René Clément a lui été primé pour La Bataille du rail, sorti en mars 46, soit six mois avant le lancement de ce premier festival. Lu dans Les Nouvelles Littéraires : «René Clément […] a le sens du détail caractéristique qui nous plonge à tout instant dans la vie quotidienne.

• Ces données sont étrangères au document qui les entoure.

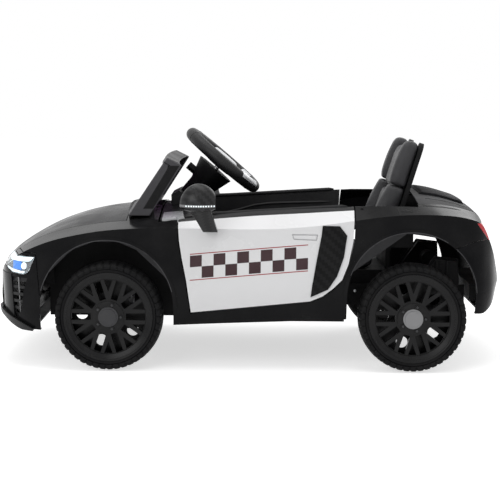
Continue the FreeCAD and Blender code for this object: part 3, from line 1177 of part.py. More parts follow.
def rim_form():
    """The rim: barrel, spoked face, hub with five lug lobes, and an inner disc with round holes."""
    w = TYRE_WIDTH
    barrel = disc(RIM_RADIUS, 0.4 * SHOULDER - RIM_EDGE, w - 0.4 * SHOULDER, RIM_RADIUS - RIM_WALL)
    face_y = FACE_DEEP
    edge_y = 0.4 * SHOULDER - RIM_EDGE
    dish = [Vector(RIM_RADIUS, edge_y, 0), Vector(RIM_RADIUS - RIM_EDGE, edge_y, 0),
            Vector(WINDOW_HIGH + RIM_EDGE, face_y - RIM_EDGE, 0), Vector(WINDOW_HIGH, face_y + RIM_EDGE, 0),
            Vector(WINDOW_HIGH, face_y + SPOKE_THICK, 0), Vector(RIM_RADIUS, face_y + SPOKE_THICK, 0)]
    flange = ring_profile(Part.makePolygon(dish + [dish[0]]).Edges)
    face = disc(RIM_RADIUS - 0.5 * RIM_WALL, face_y, face_y + SPOKE_THICK).cut(spoke_windows())
    hub = disc(HUB_RADIUS, face_y - HUB_PROUD, face_y + SPOKE_THICK)
    turns = [360.0 * i / LOBE_COUNT for i in range(LOBE_COUNT)]
    lobe_y = face_y - 2 * HUB_PROUD
    lobes = [rod(polar(LOBE_CIRCLE, turn, lobe_y), polar(LOBE_CIRCLE, turn, face_y), LOBE_RADIUS)
             for turn in turns]
    inner = disc(RIM_RADIUS - 0.5 * RIM_WALL, INNER_DISC_Y, INNER_DISC_Y + RIM_WALL)
    holes = [rod(polar(HOLE_CIRCLE, turn + 180.0 / LOBE_COUNT, INNER_DISC_Y),
                 polar(HOLE_CIRCLE, turn + 180.0 / LOBE_COUNT, INNER_DISC_Y + RIM_WALL), HOLE_RADIUS)
             for turn in turns]
    tube = disc(HUB_TUBE_RADIUS, face_y, TYRE_OUTER_Y - HUB_INNER_Y)
    rim = fused([barrel, flange, face, hub, inner.cut(holes), tube] + lobes)
    return rim.cut(disc(AXLE_RADIUS + RUNNING_CLEARANCE, 2 * CAP_THICK, TYRE_WIDTH + OVERRUN))


def cap_form():
    """The round hub cap with a shallow step."""
    low = disc(CAP_RADIUS, FACE_DEEP - HUB_PROUD - 0.6 * CAP_THICK, FACE_DEEP - HUB_PROUD)
    top = disc(0.8 * CAP_RADIUS, FACE_DEEP - HUB_PROUD - CAP_THICK, FACE_DEEP - HUB_PROUD)
    return low.fuse(top)


def make_wheels():
    """Four wheels, each a tyre, a rim and a cap on its own axle."""
    forms = {"tyre": tyre_form(), "rim": rim_form(), "cap": cap_form()}
    for end, x in (("front", FRONT_AXLE_X), ("rear", REAR_AXLE_X)):
        for side in ("left", "right"):
            for part, form in forms.items():
                shape = form.copy()
                shape.translate(Vector(x, -TYRE_OUTER_Y, TYRE_RADIUS))
                if side == "right":
                    shape = mirror(shape)
                save("wheel_" + end + "_" + side + "_" + part, [largest(shape)])


make_nose()
make_tail()
make_hood_and_deck()
make_screen()
make_seat(make_tray(make_dashboard()))
make_running_gear()
make_doors()
make_steering()
make_wheels()
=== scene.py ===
# %% [markdown]
# # A child's ride-on police car
# This lesson dresses a finished CAD model of an electric ride-on toy: a black two-door roadster
# with white doors, four plastic wheels and a small black seat. The CAD gives every solid its place
# in metres, with the nose towards -X, the driver's left side towards -Y and the floor at Z = 0.
# Blender adds the tread, the stitching, the lamps and the finishes. The first cell loads the solids
# as a fixed frame, so nothing here has to be fitted by eye.

# %% Load the frame
import json
import math

import bpy
import numpy as np
from mathutils import Matrix, Vector

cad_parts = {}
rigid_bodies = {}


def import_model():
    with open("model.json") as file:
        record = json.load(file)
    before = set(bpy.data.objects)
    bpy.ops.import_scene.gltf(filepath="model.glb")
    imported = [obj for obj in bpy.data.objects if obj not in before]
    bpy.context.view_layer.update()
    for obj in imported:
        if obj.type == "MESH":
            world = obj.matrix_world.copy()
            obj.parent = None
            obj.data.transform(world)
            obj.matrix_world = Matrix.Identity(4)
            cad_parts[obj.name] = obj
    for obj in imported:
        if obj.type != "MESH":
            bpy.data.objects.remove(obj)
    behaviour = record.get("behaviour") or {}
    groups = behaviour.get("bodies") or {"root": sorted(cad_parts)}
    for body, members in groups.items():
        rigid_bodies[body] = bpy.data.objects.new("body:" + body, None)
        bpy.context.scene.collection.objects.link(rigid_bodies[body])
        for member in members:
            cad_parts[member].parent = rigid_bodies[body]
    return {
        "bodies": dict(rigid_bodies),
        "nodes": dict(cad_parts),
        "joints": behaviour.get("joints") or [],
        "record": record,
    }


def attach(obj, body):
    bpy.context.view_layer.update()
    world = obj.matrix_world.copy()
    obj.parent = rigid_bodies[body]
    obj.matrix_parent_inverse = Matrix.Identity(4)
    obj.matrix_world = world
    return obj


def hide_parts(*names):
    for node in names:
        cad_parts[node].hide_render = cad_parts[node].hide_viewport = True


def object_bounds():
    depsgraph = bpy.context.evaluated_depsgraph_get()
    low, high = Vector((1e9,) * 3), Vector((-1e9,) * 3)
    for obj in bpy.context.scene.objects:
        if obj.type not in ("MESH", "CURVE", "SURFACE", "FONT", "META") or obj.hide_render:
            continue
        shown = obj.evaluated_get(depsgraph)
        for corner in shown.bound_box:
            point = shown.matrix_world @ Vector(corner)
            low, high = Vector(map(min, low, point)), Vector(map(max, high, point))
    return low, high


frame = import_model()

cad_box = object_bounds()
nodes = frame["nodes"]
print("solids in the frame:", len(nodes))

# %% [markdown]
# ## Camera
# The photograph was taken from the car's left, from a little above, with a long lens. The camera
# looks slightly down, so the horizon lies high in the picture, and it was held turned by under half
# a degree. A wide lens close by would give the same framing but would swell the nearer wheels, so
# distance, height and focal length are set together.

# %% Camera
CAMERA_DISTANCE = 3.350
CAMERA_HEIGHT = 0.609
CAMERA_TILT = math.radians(6.53)
CAMERA_ROLL = math.radians(0.42)
CAMERA_LENS = 105.6

camera_data = bpy.data.cameras.new("camera")
camera_data.lens = CAMERA_LENS
camera_data.sensor_width = 36.0
camera_data.clip_start = 0.05
camera_data.clip_end = 50.0
camera = bpy.data.objects.new("camera", camera_data)
bpy.context.scene.collection.objects.link(camera)
look = Matrix.Rotation(math.pi / 2 - CAMERA_TILT, 4, "X") @ Matrix.Rotation(CAMERA_ROLL, 4, "Z")
camera.matrix_world = Matrix.Translation((0.0, -CAMERA_DISTANCE, CAMERA_HEIGHT)) @ look
bpy.context.scene.camera = camera
print("camera at", [round(v, 3) for v in camera.location])

# %% [markdown]
# ## Helpers for surfaces
# Every new piece is a sheet of points: rows along one parameter, columns along another. Numpy works
# out all the points at once, and one call puts them into a mesh. Rows or columns that come back to
# their start are joined, and a tube's open ends are closed with one many-sided face.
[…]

Il parvient à ramener à la réalité une action qui tend soudain à s’en éloigner sensiblement : l’araignée qui n’échappe pas à l’oeil du condamné obsédé par l’attente du coup de feu mortel ; le ver luisant découvert sur le talus par le maquisard ; l’allumette qui tarde à s’allumer alors que chaque seconde compte ; le linge étendu par mes soldats du train blindé en panne ; l’accordéon qui vient tomber intact près des wagons fracassés ; le drapeau successivement hissé et retiré  […] ce sont bien ces mille détails admirablement intégrés à l’action qui donnent à La Bataille du Rail son grand caractère et qui l’empêchent de ressembler à tant de récits sur la résistance qui nous peignent systématiquement celle-ci sous les couleurs de l’image d’Epinal. Pourtant ce film possède une qualité plus remarquable encore, c’est son montage. Il est fait de séquences très brèves mais assez habiles pour ne pas nous fatiguer et nous donner une impression de papillonnement ; cette technique est bien adaptée à son sujet fait de cent actions diverses et dont la seule unité est le désir de nous rendre tangible l’esprit de résistance des cheminots . »

Enfin, achevons cette revue de presse incomplète donc (vous pouvez siffler), avec l’avis de L’Aurore sur La Belle et la Bête : «le film de Jean Cocteau a déjà été jugé à cannes. Ce fut une condamnation. Le voici donc en appel devant le public français. […] il est infiniment probable que le jugement sera maintenu. [Ce] n’est pas un grand film …»

Une belle phrase de conclusion qui rappelle que tout est relatif comme disait Albert.